Any math wonks reading this can look at the following figure. The rest of us can skip it. Note that the farther forward a position is on the graph, the more conservative the position is; the deeper back into the page a position is, the more liberal it is. The farther to the left a position is, the more comfortable and Retentionist it is, and the farther right a position is the more alienated, dissatisfied, angry, and Redistributionist it is. As importantly, the higher up on the page a position is the more people that position represents. Thus, there are more people who are politically central than extremely left or right, and there are more people who are extremely dissatisfied than the number of people anywhere else in the graph.

The traditional Republican candidates, like senators Rubio and Cruz, or governors Bush and Kasich, didn’t have a chance in the primaries. They were dueling for the same small pool of voters shown along the line marked X. In contrast, Mr. Trump was staking sole claim to the voters along the line Y. There were more of them. And they were all his. Of course he won the primaries. He won with a walk-off home run.

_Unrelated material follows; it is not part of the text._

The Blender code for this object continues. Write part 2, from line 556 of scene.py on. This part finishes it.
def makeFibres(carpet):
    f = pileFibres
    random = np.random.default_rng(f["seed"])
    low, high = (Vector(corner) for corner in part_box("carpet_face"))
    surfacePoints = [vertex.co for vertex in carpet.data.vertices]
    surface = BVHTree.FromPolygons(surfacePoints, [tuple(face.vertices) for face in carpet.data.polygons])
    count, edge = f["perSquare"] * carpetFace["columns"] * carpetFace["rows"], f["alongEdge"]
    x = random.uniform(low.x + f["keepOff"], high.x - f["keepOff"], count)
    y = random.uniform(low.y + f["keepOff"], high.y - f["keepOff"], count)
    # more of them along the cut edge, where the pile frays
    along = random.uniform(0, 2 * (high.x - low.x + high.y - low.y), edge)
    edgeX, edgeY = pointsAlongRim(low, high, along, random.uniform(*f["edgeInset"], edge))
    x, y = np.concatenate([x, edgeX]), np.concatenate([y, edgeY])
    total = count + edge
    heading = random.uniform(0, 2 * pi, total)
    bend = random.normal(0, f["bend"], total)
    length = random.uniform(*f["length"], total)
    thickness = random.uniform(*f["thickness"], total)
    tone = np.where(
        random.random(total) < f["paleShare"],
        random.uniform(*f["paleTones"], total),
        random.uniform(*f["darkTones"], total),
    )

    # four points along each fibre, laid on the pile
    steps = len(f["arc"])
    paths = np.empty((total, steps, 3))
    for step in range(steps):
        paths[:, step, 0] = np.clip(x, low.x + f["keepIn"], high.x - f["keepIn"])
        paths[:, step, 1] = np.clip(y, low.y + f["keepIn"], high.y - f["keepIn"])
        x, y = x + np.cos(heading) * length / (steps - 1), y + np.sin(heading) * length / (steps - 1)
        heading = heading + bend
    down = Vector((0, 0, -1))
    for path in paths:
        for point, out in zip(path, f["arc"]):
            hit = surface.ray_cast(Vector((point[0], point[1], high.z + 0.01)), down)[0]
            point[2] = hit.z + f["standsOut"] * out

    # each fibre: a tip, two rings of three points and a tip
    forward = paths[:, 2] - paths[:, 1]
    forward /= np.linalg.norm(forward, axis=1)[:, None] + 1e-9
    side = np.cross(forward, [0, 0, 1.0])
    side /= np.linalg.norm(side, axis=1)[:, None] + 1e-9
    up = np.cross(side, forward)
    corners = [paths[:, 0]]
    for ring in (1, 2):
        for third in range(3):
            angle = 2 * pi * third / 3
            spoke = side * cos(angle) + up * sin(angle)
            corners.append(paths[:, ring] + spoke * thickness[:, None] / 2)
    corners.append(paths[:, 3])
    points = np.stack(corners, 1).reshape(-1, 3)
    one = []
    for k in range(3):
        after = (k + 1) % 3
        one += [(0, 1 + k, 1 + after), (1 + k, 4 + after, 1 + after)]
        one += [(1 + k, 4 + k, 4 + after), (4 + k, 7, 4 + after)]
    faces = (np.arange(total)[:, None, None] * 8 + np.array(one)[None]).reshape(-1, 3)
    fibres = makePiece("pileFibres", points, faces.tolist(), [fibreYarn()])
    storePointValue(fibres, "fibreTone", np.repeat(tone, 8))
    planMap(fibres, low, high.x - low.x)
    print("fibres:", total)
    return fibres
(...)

In the general election, Secretary Clinton tried to claim the voters near the point Z. These were the most numerous voters, moderately centrist and extremely Redistributionist, there were so many of them. She wanted both the Centrist mantle of Governor Kaine and the populist Redistribution supporters who had backed Senator Sanders. However, she could never establish her populist Redistributionist credentials. The more she attacked Mr. Trump, and the more over the top he appeared, the stronger his claim on voters along Y became. The more competent she looked, and the more she looked like a member of the government, the weaker her claim on voters at Z became. Again, the way she ran her campaign and the way he ran his, she didn’t have a chance. He couldn’t lose by ranting. She couldn’t win by appearing rational.